Start

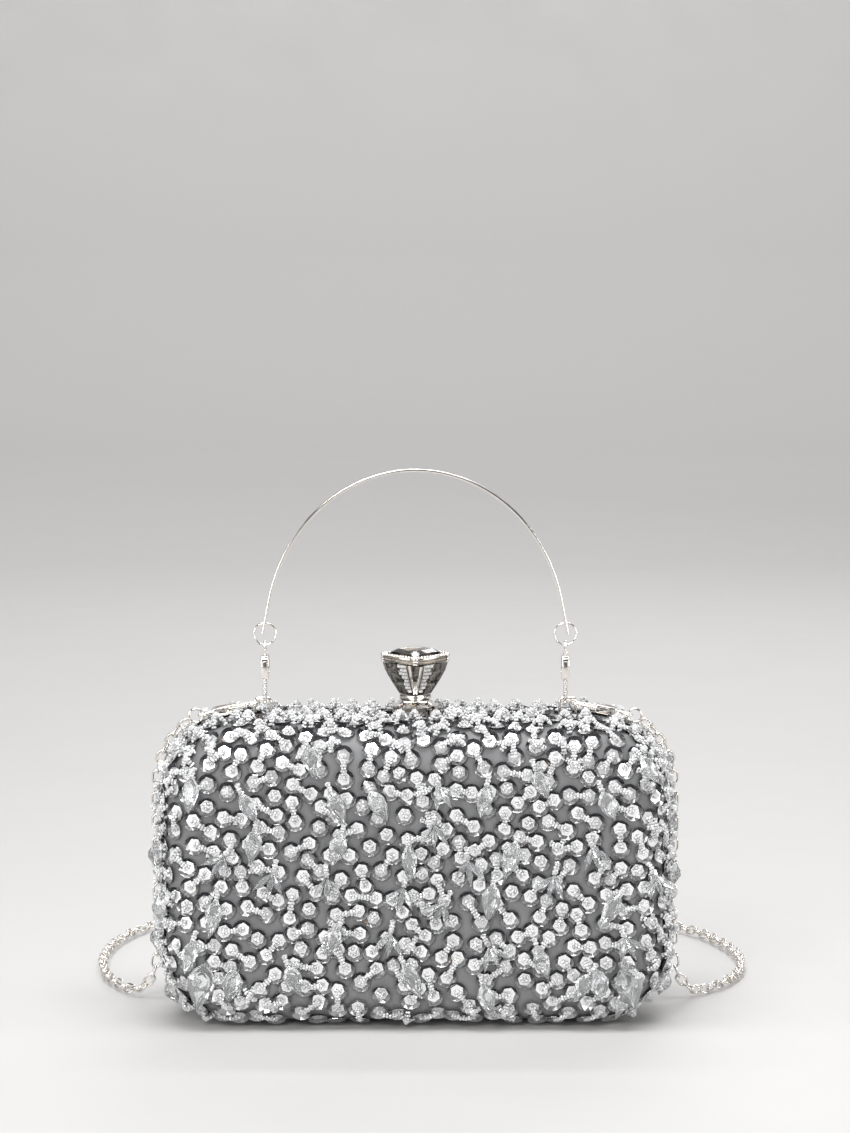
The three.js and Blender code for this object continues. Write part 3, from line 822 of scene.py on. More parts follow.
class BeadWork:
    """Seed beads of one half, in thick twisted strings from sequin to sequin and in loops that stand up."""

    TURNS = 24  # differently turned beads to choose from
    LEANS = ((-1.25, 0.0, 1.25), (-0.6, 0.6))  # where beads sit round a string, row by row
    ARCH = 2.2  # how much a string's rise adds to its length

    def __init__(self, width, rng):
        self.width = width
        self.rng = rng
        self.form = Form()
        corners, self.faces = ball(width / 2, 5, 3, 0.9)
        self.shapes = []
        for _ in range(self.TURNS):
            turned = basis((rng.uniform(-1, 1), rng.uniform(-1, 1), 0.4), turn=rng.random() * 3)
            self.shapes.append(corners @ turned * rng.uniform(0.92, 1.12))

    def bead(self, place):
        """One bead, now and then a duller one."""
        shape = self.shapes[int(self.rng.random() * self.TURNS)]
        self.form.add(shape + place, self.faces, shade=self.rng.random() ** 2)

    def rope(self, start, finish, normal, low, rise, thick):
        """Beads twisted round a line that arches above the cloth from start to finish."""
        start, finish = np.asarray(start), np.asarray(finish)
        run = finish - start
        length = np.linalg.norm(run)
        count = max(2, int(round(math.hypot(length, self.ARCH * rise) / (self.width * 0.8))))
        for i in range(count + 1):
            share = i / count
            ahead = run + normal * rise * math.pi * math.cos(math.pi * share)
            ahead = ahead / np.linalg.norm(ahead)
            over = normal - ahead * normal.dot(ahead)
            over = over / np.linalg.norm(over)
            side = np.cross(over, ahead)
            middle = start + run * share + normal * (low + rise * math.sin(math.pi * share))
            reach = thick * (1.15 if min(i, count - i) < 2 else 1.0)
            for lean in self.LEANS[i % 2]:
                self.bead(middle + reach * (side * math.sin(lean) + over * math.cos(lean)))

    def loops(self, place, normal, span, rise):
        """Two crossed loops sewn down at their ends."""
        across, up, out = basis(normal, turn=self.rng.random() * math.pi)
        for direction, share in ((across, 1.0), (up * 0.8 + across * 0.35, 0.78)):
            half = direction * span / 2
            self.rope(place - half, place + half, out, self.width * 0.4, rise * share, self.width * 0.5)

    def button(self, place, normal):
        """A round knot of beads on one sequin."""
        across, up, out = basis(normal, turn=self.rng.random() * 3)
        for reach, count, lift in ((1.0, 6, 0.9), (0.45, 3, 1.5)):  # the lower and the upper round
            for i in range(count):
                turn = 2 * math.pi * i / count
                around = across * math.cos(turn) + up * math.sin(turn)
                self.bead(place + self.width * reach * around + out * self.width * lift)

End

◆ Task requirements ◆
Quote verbatim the opening lines of the listing above, ending with the line where "self.form.add(shape + place, self.faces, shade=self.rng.random()" appears; include both endpoints and nothing more.

◆ Task solution ◆
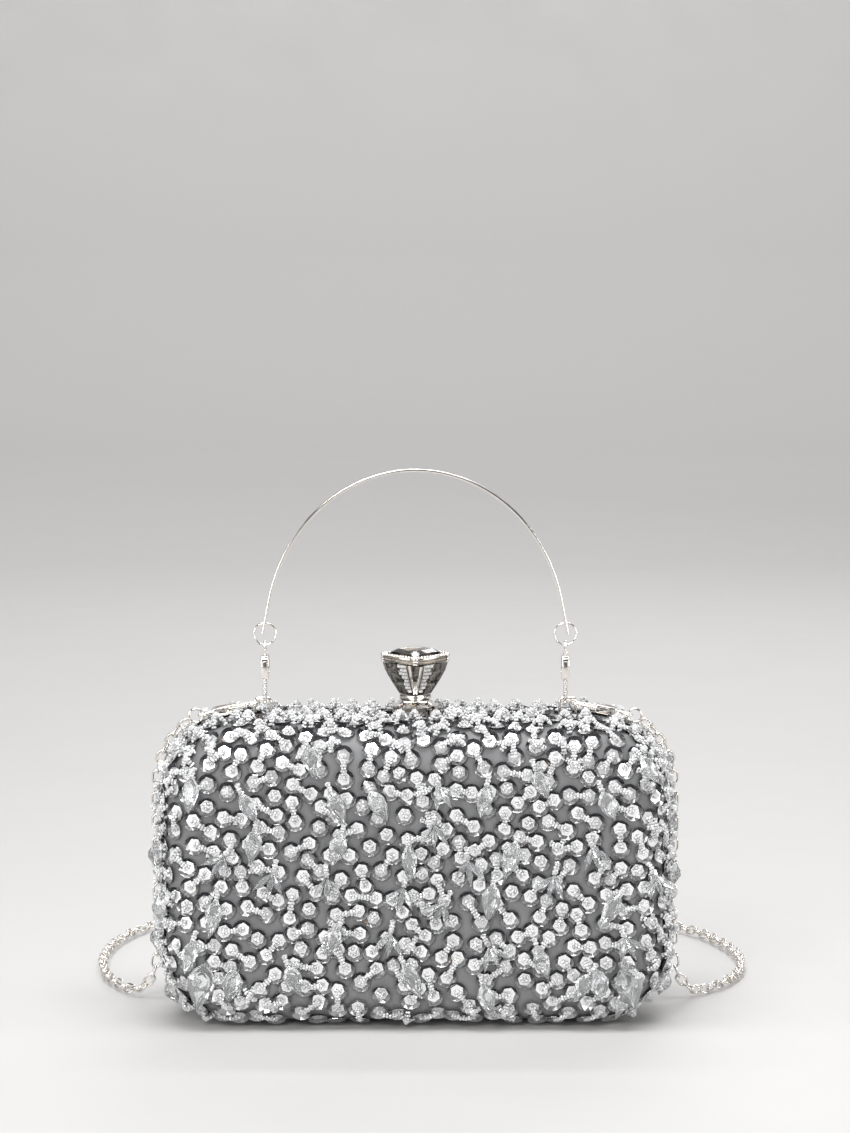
The three.js and Blender code for this object continues. Write part 3, from line 822 of scene.py on. More parts follow.
class BeadWork:
    """Seed beads of one half, in thick twisted strings from sequin to sequin and in loops that stand up."""

    TURNS = 24  # differently turned beads to choose from
    LEANS = ((-1.25, 0.0, 1.25), (-0.6, 0.6))  # where beads sit round a string, row by row
    ARCH = 2.2  # how much a string's rise adds to its length

    def __init__(self, width, rng):
        self.width = width
        self.rng = rng
        self.form = Form()
        corners, self.faces = ball(width / 2, 5, 3, 0.9)
        self.shapes = []
        for _ in range(self.TURNS):
            turned = basis((rng.uniform(-1, 1), rng.uniform(-1, 1), 0.4), turn=rng.random() * 3)
            self.shapes.append(corners @ turned * rng.uniform(0.92, 1.12))

    def bead(self, place):
        """One bead, now and then a duller one."""
        shape = self.shapes[int(self.rng.random() * self.TURNS)]
        self.form.add(shape + place, self.faces, shade=self.rng.random() ** 2)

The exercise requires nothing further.